■ CHALLENGE: Which lines in the material below contain the word "Blender"? Copy each of them.

------------------------------------------------------------

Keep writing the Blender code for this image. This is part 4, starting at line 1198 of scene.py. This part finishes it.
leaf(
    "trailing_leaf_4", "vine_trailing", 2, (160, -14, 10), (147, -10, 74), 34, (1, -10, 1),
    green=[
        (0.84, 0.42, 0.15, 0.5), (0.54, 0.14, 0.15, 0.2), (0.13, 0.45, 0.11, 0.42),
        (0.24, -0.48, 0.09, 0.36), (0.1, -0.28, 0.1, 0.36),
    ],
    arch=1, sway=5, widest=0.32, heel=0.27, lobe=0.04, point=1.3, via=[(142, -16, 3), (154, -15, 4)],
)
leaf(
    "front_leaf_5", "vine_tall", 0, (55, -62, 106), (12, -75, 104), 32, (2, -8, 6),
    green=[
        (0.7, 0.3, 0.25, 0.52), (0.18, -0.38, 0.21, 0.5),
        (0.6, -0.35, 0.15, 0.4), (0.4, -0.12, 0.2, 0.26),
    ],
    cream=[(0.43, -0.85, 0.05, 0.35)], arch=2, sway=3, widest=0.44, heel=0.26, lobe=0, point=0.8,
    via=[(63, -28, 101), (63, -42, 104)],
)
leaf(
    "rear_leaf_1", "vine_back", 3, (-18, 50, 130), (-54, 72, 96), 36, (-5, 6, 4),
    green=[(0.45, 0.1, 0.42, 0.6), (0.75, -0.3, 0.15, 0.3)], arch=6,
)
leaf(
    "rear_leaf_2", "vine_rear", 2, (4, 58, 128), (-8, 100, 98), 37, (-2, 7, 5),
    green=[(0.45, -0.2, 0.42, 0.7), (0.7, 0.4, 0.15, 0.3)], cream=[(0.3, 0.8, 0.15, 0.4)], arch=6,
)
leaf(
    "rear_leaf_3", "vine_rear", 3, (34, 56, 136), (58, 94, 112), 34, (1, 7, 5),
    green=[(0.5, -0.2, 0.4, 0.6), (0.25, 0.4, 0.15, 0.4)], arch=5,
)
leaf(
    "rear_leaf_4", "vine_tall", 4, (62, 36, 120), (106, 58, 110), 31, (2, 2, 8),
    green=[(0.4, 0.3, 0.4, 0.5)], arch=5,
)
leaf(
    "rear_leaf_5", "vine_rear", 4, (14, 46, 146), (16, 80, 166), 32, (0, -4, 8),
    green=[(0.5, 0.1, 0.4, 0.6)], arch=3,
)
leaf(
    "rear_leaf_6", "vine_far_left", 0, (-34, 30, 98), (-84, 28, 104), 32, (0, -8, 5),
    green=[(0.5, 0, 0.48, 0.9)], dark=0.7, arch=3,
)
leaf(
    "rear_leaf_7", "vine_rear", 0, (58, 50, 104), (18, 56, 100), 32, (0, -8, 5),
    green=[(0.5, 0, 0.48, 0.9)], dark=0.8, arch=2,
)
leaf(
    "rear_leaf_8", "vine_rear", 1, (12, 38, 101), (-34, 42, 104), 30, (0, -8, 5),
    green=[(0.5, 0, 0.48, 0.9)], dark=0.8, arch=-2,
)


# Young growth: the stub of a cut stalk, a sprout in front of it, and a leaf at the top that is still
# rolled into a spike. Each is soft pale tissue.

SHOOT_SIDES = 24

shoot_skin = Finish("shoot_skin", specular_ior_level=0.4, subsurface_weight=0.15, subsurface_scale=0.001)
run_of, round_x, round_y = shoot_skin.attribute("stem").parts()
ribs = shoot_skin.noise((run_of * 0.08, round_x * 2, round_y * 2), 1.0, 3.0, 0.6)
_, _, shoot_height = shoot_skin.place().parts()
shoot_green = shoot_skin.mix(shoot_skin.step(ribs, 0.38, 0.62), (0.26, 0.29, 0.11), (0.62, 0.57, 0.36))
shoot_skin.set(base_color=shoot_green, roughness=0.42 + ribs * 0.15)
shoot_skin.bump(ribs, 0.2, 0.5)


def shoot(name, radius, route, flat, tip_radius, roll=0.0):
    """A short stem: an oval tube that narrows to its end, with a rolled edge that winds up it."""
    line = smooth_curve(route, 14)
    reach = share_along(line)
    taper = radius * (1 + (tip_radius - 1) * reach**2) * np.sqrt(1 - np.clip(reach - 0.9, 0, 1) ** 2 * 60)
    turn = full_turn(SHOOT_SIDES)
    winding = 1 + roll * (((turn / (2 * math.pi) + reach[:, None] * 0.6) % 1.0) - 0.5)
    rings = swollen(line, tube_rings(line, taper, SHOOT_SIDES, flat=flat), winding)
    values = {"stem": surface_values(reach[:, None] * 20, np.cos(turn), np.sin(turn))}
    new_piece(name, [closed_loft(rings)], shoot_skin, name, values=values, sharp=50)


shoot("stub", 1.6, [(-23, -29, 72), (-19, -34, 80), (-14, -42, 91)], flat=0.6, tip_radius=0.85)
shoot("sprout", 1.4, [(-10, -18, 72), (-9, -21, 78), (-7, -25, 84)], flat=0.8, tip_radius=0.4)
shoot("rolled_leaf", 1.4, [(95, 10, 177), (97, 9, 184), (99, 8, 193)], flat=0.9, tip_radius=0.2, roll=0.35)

------------------------------------------------------------

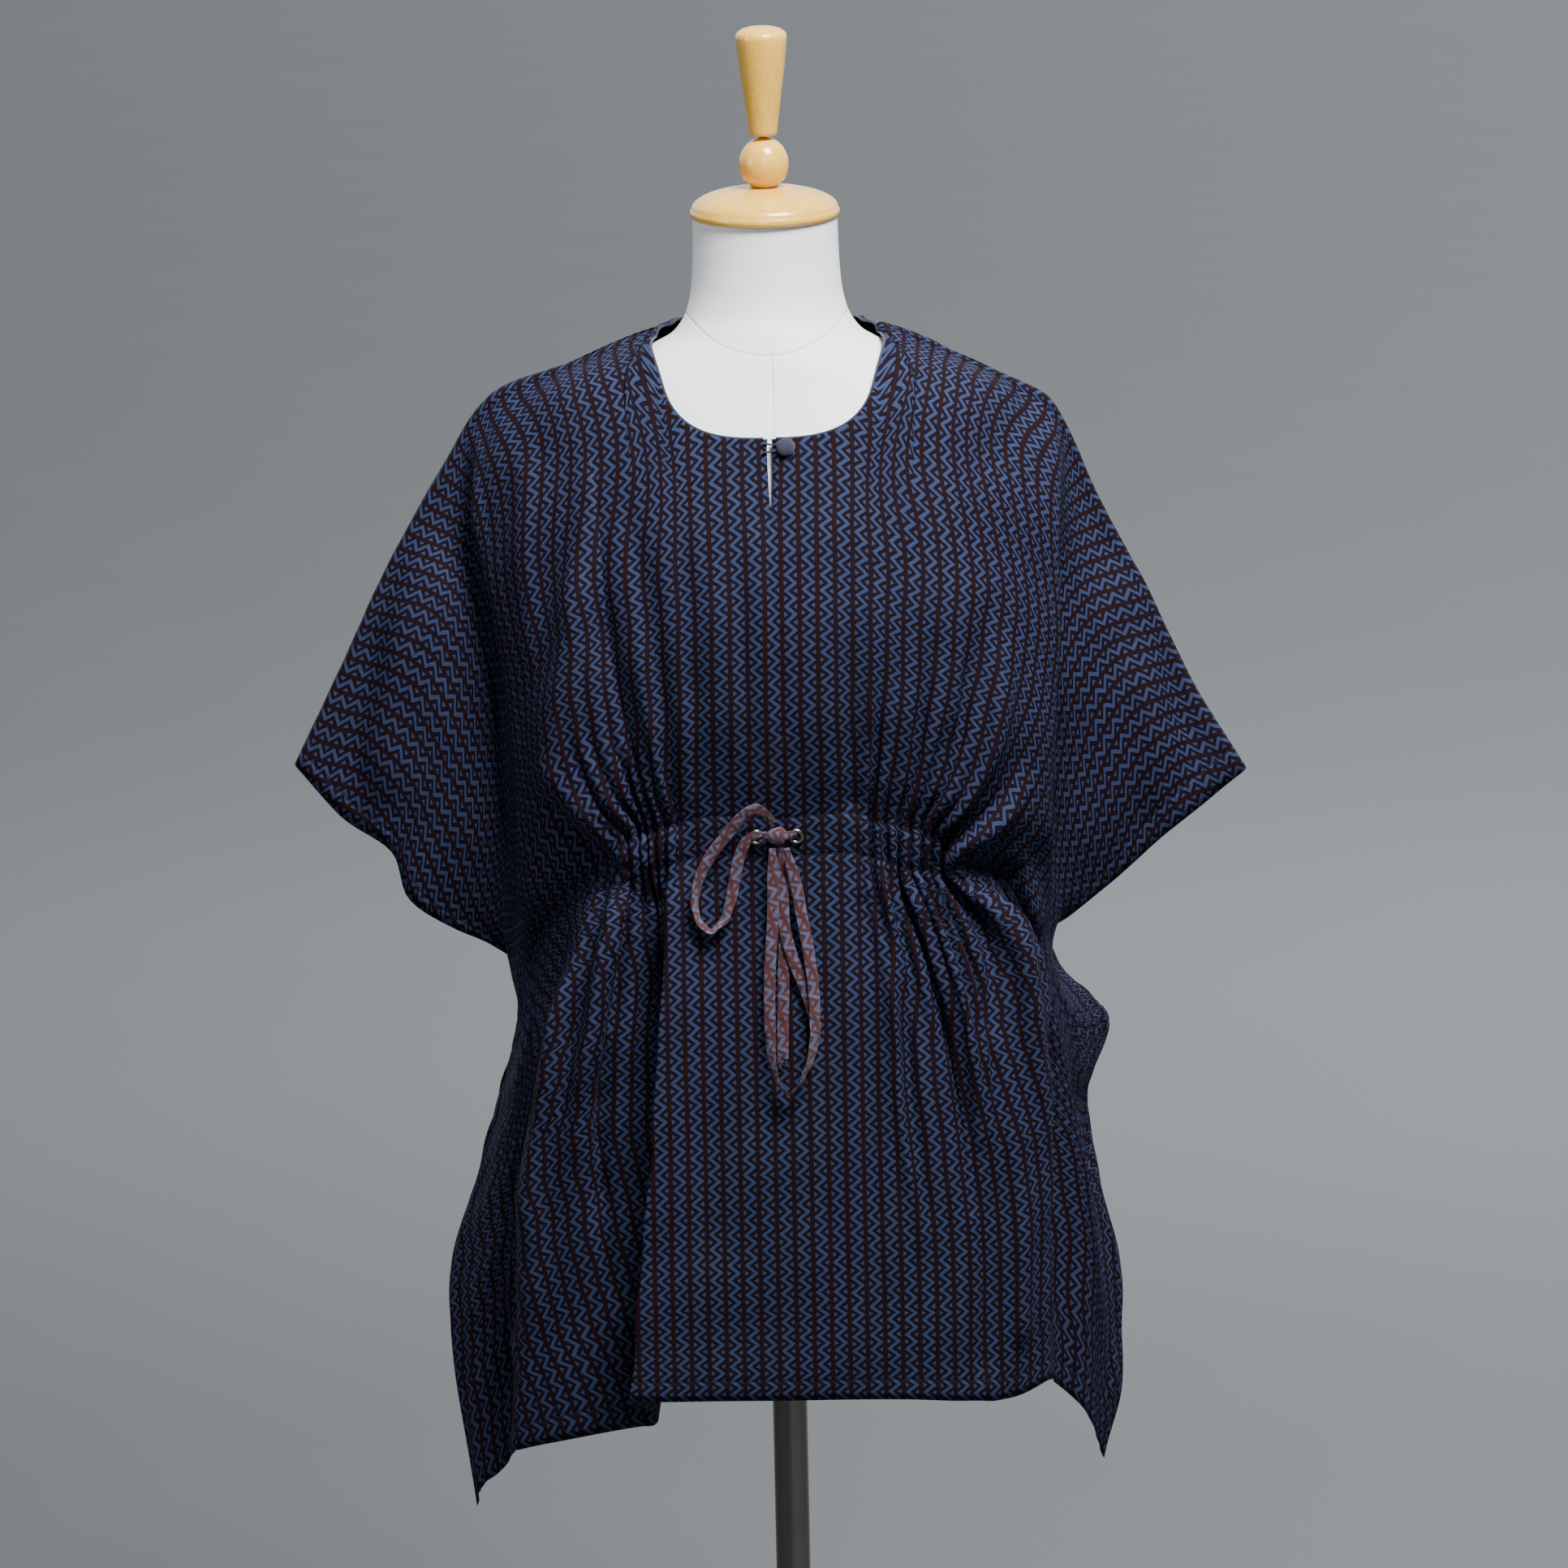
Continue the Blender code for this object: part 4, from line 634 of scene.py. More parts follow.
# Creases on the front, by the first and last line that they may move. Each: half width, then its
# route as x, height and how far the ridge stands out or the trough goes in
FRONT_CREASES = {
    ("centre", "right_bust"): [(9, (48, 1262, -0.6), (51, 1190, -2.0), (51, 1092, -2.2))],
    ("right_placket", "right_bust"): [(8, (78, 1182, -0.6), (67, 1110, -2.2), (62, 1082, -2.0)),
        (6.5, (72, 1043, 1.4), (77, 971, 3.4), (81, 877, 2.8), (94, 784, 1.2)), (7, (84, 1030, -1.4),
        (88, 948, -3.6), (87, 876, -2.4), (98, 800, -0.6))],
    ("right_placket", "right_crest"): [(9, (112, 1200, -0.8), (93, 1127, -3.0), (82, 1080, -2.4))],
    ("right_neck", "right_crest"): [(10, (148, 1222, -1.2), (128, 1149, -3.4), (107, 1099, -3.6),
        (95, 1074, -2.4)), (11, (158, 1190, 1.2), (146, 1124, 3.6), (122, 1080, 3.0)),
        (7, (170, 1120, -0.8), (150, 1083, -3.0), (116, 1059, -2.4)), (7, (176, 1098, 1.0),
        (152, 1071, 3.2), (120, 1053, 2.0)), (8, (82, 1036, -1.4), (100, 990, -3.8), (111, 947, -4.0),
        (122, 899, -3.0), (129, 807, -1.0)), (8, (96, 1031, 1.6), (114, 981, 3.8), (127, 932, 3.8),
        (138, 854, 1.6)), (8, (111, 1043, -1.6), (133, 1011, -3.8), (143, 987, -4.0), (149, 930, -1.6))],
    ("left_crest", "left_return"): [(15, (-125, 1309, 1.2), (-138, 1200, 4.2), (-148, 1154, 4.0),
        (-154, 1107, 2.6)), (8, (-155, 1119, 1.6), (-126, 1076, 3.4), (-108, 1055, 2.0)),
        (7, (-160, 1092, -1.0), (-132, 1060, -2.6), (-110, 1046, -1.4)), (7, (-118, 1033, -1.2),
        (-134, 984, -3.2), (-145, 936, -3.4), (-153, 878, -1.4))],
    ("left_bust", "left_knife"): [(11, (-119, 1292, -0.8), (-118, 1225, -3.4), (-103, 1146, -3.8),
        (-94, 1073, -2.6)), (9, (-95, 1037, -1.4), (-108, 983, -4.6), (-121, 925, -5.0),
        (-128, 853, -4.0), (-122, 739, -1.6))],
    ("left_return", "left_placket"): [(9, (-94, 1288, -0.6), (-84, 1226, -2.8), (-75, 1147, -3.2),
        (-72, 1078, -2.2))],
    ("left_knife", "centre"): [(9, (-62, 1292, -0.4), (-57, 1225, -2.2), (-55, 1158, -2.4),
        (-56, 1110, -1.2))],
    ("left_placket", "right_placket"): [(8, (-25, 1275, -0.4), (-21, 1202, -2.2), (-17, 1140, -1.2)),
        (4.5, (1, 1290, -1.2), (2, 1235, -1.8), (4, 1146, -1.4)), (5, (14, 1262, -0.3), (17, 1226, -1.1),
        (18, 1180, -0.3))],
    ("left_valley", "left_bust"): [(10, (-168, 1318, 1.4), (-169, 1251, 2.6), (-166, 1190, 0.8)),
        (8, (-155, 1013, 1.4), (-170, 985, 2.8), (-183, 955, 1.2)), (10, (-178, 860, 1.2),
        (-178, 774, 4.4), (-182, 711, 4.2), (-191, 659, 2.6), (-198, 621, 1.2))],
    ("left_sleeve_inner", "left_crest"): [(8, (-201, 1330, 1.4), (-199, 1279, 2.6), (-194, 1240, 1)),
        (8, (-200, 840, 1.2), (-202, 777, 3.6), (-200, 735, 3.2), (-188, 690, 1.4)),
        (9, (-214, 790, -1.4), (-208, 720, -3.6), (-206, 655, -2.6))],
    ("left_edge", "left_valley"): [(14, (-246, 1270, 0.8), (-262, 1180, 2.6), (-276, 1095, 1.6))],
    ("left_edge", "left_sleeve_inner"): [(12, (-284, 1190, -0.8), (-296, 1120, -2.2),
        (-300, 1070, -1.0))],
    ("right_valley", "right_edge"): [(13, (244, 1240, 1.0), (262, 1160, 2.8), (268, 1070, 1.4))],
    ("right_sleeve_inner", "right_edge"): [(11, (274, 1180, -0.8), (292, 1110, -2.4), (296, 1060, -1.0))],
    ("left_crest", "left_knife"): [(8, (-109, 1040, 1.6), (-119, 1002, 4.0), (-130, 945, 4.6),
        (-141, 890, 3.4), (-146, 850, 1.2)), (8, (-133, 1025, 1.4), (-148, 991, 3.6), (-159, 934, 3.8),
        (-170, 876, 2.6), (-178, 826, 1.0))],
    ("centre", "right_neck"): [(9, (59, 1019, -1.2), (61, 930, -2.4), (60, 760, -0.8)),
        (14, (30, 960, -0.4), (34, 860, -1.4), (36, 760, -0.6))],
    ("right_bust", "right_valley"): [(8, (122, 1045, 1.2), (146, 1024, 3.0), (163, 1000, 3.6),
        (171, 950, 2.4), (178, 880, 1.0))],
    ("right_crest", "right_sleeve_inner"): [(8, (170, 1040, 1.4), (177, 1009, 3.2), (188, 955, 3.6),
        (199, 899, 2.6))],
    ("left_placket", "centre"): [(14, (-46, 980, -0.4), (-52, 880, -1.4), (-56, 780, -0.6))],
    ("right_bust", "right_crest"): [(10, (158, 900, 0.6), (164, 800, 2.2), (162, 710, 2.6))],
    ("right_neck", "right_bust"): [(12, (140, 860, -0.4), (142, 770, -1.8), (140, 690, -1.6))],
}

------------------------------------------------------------

■ THE SOLUTION:
Keep writing the Blender code for this image. This is part 4, starting at line 1198 of scene.py. This part finishes it.
Continue the Blender code for this object: part 4, from line 634 of scene.py. More parts follow.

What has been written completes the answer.